Selling Bb Gun to Unsupervised Child In Georgia

Could have employee reasonably foreseen that an unsupervised ten-year-old boy might load BBs into a BB pistol or BB gun and shoot another child, causing serious injury ? We can find no Georgia case precisely on point. However, similar scenarios occurred in Miceli v. Brown's Sporting Goods, Ill. App. No. 1-93-4188 (unpublished opinion) and Salvi v. Montgomery Ward & Co., 140 Ill. App. 3d 896, 909 (489 N.E.2d 394, 95 Ill. Dec. 173). In Miceli, a child one month shy of his sixteenth birthday was struck in the eye by a BB that had ricocheted off a lamppost. He had been shooting at beer bottles that had been placed atop the post. The child had purchased the gun from Brown's and the BBs from Sportmart, Inc., a retail sporting goods chain. the child's parents sued both companies. The court cited Salvi for the proposition that it was reasonably foreseeable that the sale of a BB gun to a minor could result in the minor handling the gun negligently, causing injury. Id. at 909, 911. Whether or not the sale of the gun was a proximate cause of the child's injuries was ruled a fact question, and summary judgment that had been granted to Brown's was reversed.

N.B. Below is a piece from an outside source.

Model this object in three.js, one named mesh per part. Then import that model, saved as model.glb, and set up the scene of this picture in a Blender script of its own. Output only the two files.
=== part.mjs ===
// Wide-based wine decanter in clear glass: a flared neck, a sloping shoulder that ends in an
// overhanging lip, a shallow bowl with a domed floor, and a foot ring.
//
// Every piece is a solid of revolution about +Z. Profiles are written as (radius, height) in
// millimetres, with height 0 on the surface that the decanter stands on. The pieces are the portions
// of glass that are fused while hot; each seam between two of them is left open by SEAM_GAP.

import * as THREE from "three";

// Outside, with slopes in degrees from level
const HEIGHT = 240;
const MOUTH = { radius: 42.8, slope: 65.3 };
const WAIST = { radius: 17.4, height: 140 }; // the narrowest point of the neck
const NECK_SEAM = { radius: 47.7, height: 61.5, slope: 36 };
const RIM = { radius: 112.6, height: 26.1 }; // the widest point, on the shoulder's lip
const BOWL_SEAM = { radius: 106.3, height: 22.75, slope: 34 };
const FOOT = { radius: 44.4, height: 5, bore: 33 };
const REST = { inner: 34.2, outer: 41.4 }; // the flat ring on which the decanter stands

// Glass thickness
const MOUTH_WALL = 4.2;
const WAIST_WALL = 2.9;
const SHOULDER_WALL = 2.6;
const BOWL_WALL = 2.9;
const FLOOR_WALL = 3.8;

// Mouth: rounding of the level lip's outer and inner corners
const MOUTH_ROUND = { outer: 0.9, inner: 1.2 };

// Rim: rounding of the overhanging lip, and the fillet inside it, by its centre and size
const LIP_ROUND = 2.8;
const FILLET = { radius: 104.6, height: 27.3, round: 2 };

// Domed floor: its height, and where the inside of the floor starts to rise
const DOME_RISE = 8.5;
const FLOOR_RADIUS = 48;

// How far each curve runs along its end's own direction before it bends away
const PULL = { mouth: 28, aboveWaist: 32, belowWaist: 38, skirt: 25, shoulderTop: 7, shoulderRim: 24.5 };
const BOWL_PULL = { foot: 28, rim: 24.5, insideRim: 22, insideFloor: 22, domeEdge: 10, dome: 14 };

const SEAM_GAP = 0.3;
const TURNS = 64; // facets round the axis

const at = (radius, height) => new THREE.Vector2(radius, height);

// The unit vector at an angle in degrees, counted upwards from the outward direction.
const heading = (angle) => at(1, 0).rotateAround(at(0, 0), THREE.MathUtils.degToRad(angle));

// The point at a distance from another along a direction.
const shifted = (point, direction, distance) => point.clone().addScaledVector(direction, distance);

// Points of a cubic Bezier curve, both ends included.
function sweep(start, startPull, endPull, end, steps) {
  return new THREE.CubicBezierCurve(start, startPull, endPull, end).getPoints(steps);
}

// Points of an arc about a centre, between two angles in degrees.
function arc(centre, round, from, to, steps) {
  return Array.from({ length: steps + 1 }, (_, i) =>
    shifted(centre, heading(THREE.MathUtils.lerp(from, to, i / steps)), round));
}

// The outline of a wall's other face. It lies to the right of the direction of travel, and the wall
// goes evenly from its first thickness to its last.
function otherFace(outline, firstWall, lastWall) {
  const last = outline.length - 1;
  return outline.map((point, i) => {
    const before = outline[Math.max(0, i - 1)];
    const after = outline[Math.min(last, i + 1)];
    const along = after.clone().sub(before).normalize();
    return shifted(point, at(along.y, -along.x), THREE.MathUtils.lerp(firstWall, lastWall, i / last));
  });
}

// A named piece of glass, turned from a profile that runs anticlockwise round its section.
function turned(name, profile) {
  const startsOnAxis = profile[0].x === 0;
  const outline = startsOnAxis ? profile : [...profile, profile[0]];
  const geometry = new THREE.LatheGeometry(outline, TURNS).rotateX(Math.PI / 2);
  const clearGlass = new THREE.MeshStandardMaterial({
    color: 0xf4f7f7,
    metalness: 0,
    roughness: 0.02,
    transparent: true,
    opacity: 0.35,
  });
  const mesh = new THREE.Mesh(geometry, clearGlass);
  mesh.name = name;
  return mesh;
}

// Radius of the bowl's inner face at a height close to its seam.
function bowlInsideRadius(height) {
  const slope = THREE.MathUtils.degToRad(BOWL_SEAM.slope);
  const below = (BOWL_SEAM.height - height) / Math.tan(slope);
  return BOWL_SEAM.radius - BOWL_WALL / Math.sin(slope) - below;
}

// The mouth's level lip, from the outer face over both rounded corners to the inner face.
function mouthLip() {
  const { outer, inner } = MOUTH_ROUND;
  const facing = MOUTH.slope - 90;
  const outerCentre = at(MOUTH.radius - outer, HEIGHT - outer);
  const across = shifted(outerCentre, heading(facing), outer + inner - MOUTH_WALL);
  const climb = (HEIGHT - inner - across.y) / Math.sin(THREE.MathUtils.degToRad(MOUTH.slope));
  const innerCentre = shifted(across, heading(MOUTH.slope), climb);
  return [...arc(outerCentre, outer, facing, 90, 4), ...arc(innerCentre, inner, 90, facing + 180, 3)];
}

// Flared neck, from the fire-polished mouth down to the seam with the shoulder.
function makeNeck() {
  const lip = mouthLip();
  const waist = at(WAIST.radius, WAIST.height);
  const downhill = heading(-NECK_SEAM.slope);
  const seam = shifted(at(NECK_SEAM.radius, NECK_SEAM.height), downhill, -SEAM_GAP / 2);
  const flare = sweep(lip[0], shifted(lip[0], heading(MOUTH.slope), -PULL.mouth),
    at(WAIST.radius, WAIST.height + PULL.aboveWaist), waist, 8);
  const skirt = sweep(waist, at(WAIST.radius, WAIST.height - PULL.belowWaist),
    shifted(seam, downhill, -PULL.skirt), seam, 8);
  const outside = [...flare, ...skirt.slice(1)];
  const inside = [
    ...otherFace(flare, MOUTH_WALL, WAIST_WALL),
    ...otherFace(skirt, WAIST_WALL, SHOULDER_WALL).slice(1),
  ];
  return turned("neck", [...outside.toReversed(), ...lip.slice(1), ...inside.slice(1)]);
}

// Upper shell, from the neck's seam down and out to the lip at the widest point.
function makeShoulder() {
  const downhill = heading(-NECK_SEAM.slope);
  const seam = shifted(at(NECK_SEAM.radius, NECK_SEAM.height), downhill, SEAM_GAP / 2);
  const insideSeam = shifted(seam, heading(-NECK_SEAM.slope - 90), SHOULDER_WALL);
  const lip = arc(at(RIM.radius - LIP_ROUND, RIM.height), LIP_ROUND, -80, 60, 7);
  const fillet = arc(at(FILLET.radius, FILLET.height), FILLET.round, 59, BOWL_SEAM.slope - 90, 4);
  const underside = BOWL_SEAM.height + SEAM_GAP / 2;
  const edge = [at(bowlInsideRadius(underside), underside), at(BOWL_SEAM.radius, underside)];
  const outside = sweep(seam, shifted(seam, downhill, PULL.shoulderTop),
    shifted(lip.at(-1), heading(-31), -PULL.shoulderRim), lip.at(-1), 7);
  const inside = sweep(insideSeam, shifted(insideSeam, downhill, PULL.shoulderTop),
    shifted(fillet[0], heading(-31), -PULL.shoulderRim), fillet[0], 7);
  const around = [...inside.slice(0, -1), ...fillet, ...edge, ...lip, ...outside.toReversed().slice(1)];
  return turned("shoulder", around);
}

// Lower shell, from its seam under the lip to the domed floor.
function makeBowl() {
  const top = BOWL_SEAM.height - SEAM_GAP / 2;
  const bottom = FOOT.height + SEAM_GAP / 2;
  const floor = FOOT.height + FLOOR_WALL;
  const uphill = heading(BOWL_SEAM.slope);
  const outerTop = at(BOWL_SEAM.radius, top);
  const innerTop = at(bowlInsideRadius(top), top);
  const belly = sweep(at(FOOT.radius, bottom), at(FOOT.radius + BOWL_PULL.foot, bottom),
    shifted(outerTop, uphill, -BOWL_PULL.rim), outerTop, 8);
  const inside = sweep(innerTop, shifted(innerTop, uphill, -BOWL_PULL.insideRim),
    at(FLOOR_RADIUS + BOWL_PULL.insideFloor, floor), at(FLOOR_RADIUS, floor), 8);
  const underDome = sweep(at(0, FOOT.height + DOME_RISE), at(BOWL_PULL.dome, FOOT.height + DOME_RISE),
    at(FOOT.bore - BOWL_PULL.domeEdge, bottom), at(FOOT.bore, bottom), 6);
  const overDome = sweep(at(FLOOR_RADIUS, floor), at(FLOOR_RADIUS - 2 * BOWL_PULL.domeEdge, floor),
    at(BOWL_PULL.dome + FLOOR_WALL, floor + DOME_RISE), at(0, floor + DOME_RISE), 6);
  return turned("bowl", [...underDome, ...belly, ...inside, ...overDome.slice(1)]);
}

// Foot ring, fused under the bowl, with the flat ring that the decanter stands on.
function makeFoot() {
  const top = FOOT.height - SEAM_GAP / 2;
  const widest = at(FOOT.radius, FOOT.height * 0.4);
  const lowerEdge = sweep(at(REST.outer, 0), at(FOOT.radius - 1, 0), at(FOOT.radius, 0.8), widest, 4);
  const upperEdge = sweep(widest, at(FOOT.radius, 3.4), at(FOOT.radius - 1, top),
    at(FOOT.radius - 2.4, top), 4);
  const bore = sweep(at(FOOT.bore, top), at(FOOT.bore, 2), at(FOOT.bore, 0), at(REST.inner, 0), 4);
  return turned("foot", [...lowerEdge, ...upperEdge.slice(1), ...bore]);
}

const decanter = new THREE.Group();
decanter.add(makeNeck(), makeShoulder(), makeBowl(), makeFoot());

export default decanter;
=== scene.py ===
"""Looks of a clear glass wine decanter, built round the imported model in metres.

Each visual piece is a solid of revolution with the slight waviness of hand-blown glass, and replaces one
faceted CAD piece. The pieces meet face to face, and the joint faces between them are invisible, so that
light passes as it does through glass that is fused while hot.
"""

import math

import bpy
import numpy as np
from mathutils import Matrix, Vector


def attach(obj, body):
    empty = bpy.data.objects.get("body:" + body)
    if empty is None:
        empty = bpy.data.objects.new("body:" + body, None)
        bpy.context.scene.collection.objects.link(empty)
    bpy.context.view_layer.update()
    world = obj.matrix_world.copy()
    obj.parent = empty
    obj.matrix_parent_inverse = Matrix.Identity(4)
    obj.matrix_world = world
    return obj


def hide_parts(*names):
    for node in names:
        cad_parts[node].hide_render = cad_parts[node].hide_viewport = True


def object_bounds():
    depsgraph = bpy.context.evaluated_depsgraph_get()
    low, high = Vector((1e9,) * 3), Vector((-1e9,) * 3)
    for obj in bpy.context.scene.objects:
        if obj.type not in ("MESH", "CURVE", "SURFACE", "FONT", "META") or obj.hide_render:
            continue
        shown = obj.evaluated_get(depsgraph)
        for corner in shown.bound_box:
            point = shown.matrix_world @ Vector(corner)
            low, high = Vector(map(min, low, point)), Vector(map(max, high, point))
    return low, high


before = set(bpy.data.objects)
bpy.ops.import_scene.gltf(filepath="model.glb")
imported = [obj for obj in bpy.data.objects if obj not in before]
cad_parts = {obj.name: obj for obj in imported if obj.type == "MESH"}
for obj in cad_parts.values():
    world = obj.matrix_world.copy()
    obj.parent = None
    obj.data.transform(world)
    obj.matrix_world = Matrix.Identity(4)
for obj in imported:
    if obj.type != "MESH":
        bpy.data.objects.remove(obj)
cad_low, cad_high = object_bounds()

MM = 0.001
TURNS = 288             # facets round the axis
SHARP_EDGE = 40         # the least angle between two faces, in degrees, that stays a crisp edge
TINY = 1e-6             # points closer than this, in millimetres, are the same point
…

Summary judgment to Sportmart was affirmed, but for the reason that it had substantially complied with its policy prohibiting the sale of BBs to minors less than 16 years old. That policy reflects Sportmart's foresight that an unsupervised child might use the BBs to load a gun and injure himself or others. "'If the original negligent actor reasonably could have anticipated or foreseen the intervening act and its consequences, then the intervening act of negligence will not relieve the original actor from liability for the consequences resulting from the intervening act. That is a jury question." Ballenger Paving Co. v. Gaines, 231 Ga. App. 565, 569 (1) (499 S.E.2d 722).